Exercise brief
Reproduce only this span: the line containing "above the crimped seam", the line containing "bpy.context.scene.collection.objects.link(empty)", and every line between them, all exactly as given.

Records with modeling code
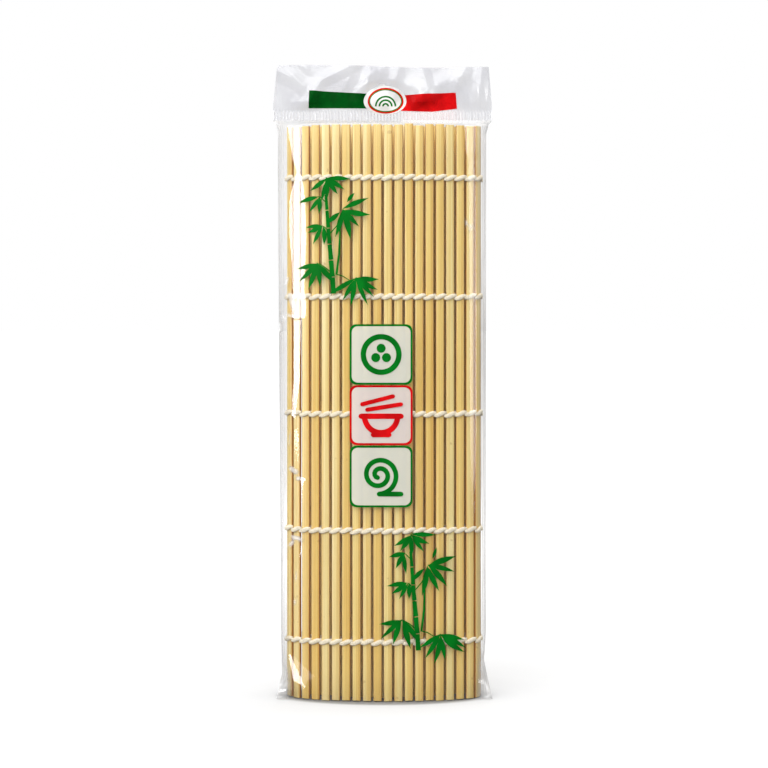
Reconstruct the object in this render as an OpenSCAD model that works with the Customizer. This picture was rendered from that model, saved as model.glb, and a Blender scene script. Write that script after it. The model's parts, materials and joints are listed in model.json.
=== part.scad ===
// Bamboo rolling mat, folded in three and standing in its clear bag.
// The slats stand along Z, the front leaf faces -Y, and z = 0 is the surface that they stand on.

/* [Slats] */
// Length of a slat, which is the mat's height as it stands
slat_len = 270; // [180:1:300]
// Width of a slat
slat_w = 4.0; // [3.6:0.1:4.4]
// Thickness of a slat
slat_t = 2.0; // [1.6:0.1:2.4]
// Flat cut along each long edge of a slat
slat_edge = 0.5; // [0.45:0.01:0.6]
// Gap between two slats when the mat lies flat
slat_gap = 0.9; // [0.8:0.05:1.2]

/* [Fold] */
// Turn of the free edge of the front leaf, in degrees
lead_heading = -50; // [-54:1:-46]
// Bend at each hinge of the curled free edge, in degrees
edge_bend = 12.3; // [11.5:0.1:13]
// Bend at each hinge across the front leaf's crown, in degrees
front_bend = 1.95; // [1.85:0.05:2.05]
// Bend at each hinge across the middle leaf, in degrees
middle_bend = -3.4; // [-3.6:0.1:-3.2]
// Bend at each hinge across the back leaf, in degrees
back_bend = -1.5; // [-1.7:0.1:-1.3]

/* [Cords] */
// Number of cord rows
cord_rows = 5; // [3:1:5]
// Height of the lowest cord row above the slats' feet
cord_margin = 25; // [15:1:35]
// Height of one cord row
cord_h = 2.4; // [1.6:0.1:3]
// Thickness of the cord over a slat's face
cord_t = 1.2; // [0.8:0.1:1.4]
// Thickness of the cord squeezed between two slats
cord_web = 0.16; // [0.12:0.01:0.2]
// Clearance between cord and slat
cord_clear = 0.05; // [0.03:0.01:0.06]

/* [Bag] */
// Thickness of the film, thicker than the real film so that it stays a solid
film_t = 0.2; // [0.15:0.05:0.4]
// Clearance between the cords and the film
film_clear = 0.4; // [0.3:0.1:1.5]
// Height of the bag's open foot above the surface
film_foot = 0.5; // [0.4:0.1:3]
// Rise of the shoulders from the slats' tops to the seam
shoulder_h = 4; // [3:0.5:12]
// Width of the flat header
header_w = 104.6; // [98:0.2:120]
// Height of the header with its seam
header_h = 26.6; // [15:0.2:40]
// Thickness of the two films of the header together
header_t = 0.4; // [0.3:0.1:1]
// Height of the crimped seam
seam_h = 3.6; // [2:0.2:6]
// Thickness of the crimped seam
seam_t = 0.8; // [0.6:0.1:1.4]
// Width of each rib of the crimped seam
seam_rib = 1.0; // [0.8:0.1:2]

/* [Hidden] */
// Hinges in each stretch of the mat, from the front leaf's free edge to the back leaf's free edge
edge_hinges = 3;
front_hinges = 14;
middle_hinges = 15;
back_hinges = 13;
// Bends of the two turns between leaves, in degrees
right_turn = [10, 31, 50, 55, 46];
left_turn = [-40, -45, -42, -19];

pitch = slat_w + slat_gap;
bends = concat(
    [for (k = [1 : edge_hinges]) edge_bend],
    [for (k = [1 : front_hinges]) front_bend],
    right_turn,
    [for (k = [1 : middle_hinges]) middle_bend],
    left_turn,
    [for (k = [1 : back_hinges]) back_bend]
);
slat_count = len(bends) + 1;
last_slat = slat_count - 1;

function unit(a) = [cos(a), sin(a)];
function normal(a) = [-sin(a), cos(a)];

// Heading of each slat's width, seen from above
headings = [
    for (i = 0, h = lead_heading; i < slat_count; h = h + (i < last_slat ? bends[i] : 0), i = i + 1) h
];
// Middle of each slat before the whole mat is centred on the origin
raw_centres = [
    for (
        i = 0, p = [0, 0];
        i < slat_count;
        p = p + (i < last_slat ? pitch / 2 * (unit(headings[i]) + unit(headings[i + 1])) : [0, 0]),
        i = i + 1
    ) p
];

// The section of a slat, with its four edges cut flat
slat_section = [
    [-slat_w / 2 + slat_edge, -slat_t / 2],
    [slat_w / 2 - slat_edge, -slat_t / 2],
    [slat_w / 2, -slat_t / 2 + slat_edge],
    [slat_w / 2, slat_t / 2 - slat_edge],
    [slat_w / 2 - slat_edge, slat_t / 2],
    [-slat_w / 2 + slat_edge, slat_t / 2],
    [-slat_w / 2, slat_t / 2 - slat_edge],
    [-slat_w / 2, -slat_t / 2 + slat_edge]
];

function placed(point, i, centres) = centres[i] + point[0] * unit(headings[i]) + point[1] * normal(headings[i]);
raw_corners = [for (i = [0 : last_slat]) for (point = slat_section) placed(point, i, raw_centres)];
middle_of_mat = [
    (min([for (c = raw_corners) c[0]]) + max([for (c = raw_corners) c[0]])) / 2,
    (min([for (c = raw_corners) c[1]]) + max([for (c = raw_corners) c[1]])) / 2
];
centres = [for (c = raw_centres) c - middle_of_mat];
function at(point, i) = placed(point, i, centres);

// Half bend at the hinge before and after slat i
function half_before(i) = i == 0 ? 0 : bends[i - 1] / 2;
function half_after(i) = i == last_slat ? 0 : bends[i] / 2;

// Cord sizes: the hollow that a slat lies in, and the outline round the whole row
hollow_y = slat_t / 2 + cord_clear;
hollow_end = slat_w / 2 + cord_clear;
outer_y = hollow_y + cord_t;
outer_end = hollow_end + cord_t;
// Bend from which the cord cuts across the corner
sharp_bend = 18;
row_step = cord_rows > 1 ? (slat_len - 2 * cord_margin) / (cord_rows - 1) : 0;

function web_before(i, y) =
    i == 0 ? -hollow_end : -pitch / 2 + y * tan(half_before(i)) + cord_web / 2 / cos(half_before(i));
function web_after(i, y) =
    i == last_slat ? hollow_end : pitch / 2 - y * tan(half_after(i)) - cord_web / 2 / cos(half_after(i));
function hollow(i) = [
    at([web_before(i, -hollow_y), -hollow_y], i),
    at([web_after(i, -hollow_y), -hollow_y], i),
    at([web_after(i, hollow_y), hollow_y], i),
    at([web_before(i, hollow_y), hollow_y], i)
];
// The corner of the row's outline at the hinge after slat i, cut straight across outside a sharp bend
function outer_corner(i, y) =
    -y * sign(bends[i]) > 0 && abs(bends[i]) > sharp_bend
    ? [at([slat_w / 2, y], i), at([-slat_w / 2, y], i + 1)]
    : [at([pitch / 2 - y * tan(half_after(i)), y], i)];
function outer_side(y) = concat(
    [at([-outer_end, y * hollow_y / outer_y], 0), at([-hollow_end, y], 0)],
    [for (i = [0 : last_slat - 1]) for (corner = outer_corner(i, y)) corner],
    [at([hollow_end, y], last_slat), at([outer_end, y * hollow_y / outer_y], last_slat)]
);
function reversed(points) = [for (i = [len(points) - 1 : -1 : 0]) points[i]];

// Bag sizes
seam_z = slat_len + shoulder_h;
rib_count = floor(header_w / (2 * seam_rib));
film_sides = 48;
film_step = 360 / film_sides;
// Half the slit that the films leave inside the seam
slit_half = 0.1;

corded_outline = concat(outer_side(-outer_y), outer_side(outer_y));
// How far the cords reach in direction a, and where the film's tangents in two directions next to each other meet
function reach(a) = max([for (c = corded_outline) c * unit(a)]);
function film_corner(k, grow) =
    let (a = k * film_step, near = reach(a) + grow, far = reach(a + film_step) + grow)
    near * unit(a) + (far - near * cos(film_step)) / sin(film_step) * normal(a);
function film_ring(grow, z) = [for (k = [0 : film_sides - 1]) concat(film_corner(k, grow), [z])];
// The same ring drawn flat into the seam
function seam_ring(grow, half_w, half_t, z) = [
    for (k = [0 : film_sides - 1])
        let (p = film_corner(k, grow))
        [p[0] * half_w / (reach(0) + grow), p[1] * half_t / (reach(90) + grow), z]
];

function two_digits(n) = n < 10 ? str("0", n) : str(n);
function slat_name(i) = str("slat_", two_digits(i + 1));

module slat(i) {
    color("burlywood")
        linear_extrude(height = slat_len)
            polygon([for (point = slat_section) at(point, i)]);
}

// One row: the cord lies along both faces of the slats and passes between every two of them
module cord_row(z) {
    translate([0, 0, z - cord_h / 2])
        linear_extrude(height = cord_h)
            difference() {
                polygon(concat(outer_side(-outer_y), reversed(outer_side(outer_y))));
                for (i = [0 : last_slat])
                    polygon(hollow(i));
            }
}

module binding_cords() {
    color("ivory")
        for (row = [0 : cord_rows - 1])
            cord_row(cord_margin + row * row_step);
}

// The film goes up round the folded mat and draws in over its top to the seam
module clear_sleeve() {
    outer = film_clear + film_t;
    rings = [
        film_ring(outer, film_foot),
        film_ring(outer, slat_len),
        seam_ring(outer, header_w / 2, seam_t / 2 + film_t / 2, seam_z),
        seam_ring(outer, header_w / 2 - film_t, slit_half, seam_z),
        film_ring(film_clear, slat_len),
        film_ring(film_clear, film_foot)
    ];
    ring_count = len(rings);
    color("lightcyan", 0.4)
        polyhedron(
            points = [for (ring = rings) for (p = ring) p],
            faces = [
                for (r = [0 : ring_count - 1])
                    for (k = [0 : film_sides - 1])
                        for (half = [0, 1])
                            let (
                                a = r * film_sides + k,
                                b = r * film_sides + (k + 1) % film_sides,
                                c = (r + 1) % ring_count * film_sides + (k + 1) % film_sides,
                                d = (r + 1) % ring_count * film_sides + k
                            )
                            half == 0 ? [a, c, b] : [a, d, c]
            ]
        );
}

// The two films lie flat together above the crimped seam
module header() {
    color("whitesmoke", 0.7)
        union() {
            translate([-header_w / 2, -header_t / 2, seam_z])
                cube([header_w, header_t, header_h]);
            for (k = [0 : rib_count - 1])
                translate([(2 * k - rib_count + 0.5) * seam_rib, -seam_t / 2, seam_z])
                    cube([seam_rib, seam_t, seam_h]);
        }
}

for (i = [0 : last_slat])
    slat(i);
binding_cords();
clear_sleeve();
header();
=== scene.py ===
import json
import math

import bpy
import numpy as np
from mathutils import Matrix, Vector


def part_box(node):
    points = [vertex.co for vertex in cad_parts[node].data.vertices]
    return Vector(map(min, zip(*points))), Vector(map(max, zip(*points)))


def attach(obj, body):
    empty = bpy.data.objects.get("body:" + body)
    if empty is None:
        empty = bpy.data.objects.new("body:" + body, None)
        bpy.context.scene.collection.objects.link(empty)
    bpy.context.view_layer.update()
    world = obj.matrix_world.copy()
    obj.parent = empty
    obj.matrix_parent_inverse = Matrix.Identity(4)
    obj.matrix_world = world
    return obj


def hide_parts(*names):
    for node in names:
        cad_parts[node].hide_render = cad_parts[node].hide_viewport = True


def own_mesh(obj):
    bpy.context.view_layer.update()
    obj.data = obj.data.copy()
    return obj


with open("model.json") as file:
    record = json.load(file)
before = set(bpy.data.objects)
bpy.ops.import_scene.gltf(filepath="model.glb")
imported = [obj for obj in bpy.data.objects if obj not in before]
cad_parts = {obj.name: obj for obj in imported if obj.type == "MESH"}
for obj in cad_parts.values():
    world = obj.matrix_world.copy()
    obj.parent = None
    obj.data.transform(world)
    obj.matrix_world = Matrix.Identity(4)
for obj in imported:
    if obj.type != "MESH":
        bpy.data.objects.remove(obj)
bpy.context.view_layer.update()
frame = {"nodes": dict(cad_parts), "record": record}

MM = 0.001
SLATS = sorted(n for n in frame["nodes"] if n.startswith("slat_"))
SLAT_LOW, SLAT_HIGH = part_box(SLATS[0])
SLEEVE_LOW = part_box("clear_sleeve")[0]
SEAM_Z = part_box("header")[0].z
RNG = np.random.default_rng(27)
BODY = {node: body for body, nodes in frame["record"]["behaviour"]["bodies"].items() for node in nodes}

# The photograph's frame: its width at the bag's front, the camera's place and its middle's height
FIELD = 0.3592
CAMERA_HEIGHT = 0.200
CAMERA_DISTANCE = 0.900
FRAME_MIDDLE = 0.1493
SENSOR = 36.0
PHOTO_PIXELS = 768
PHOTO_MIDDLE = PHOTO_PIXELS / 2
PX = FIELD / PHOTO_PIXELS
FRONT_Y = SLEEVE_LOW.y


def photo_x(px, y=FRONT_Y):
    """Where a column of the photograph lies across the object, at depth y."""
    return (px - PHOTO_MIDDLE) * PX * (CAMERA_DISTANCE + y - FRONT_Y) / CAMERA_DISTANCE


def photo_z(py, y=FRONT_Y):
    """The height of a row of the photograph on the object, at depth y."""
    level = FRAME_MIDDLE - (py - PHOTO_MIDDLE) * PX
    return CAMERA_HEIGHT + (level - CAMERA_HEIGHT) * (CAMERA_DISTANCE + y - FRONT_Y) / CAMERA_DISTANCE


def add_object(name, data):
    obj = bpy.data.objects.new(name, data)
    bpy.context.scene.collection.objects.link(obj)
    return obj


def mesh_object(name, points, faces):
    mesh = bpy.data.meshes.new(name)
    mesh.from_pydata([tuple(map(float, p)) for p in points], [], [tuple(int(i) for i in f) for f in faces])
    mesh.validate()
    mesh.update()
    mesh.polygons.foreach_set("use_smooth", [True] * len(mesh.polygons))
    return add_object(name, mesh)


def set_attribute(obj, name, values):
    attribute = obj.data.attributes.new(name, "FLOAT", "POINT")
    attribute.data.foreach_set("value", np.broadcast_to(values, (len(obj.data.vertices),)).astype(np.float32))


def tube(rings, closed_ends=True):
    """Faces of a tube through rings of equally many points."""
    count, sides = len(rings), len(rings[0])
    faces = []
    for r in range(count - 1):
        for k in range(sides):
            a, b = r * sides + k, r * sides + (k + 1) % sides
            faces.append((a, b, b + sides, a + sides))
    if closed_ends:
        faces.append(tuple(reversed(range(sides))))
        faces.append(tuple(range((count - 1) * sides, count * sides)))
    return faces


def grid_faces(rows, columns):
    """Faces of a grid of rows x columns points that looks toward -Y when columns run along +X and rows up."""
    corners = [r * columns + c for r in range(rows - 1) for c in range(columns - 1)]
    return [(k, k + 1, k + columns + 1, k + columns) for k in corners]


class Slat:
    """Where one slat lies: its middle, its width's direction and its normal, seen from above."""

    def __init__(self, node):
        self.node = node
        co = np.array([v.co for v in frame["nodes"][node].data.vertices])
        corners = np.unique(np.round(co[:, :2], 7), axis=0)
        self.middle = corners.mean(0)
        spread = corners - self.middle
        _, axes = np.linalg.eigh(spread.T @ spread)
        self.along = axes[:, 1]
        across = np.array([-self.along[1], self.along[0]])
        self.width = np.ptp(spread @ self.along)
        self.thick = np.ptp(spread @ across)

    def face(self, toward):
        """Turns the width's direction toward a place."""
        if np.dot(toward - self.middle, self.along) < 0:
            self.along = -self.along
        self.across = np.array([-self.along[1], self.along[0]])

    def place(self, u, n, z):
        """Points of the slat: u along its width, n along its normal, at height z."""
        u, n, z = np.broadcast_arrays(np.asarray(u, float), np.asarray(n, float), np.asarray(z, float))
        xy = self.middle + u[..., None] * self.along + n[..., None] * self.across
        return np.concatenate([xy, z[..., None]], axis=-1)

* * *

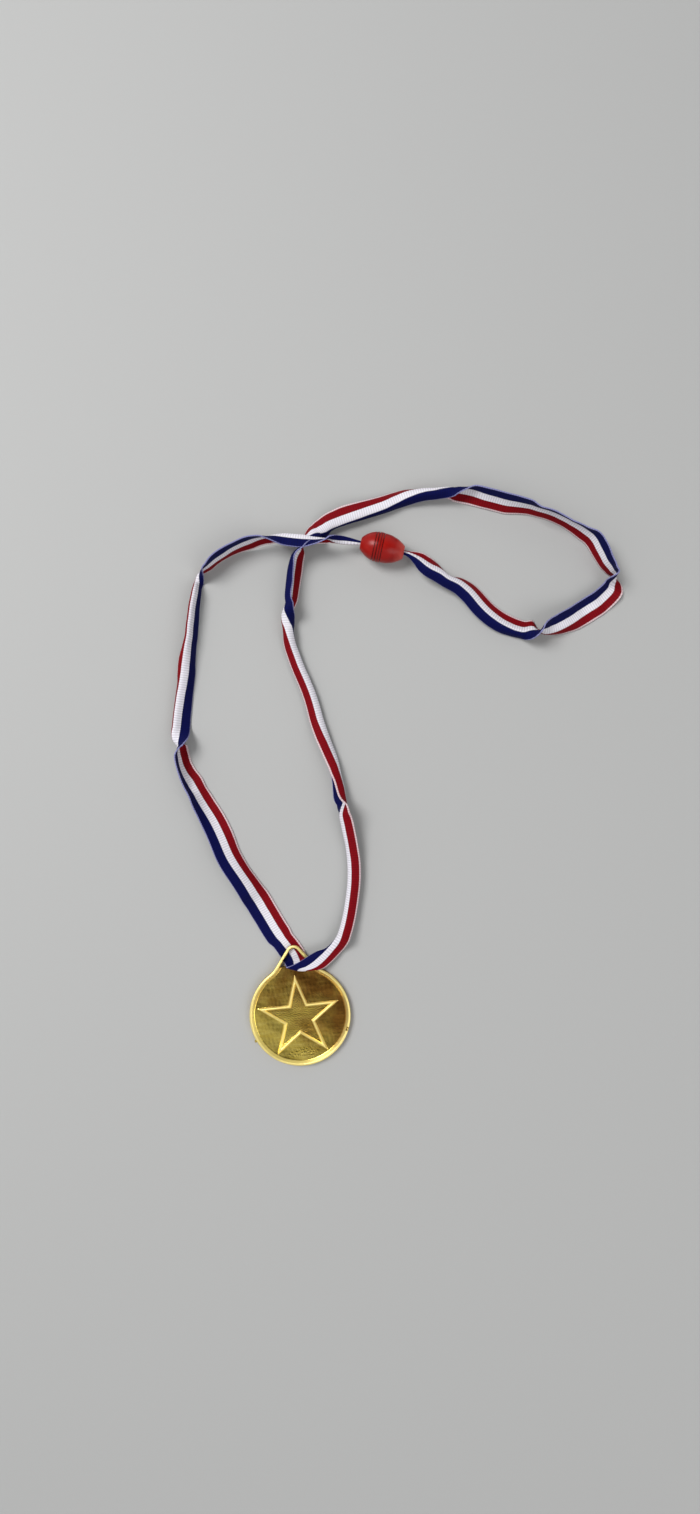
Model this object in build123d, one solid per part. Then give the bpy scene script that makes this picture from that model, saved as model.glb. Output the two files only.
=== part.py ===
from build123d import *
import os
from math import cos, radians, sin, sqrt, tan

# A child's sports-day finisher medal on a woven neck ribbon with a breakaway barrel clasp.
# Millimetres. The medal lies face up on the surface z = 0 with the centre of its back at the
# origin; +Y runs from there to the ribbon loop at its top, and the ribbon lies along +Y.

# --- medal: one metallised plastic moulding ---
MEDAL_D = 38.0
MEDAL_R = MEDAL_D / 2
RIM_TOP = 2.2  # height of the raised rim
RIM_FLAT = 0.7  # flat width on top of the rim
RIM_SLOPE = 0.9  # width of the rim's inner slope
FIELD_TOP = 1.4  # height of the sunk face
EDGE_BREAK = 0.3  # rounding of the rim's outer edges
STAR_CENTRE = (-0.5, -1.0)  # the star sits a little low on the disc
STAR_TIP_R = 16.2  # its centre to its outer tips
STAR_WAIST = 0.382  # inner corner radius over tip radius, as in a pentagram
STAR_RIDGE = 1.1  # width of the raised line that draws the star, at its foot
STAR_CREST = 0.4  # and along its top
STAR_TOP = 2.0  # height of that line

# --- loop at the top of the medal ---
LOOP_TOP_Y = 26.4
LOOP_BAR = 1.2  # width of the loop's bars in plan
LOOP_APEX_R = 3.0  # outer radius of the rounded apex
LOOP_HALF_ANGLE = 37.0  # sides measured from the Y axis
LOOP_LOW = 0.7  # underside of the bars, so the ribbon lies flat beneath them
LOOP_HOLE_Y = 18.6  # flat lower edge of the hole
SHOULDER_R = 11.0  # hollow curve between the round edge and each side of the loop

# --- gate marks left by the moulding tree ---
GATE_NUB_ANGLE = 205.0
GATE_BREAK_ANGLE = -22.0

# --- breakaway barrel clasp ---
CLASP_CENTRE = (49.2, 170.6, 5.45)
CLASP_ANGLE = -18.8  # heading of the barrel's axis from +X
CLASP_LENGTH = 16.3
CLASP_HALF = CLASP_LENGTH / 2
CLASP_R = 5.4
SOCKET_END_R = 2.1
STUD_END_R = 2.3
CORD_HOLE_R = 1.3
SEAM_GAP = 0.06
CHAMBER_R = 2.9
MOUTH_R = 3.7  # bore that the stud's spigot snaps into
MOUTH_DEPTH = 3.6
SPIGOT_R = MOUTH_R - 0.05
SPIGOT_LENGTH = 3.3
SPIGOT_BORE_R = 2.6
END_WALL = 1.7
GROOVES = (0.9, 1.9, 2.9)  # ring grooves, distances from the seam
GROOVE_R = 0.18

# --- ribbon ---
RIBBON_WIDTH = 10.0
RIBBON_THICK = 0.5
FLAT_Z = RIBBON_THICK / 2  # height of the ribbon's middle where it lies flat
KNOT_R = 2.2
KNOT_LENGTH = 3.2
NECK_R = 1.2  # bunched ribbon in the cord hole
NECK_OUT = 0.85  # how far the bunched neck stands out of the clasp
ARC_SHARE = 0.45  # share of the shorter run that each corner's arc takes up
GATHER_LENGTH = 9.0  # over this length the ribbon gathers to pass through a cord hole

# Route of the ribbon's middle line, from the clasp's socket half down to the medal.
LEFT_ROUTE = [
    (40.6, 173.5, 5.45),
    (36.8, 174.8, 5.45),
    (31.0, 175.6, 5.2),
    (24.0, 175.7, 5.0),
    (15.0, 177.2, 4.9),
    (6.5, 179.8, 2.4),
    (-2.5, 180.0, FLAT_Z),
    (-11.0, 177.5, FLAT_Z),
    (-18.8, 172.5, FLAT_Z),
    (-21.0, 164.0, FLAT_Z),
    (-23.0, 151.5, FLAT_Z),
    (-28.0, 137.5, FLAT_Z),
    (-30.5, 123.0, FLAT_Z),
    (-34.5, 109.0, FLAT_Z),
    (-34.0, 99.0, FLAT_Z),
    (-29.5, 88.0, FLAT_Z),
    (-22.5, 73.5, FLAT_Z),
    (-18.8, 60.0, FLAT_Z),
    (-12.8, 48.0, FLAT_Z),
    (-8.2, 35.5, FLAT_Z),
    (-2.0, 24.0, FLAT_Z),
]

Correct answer
// The two films lie flat together above the crimped seam
module header() {
    color("whitesmoke", 0.7)
        union() {
            translate([-header_w / 2, -header_t / 2, seam_z])
                cube([header_w, header_t, header_h]);
            for (k = [0 : rib_count - 1])
                translate([(2 * k - rib_count + 0.5) * seam_rib, -seam_t / 2, seam_z])
                    cube([seam_rib, seam_t, seam_h]);
        }
}

for (i = [0 : last_slat])
    slat(i);
binding_cords();
clear_sleeve();
header();
=== scene.py ===
import json
import math

import bpy
import numpy as np
from mathutils import Matrix, Vector


def part_box(node):
    points = [vertex.co for vertex in cad_parts[node].data.vertices]
    return Vector(map(min, zip(*points))), Vector(map(max, zip(*points)))


def attach(obj, body):
    empty = bpy.data.objects.get("body:" + body)
    if empty is None:
        empty = bpy.data.objects.new("body:" + body, None)
        bpy.context.scene.collection.objects.link(empty)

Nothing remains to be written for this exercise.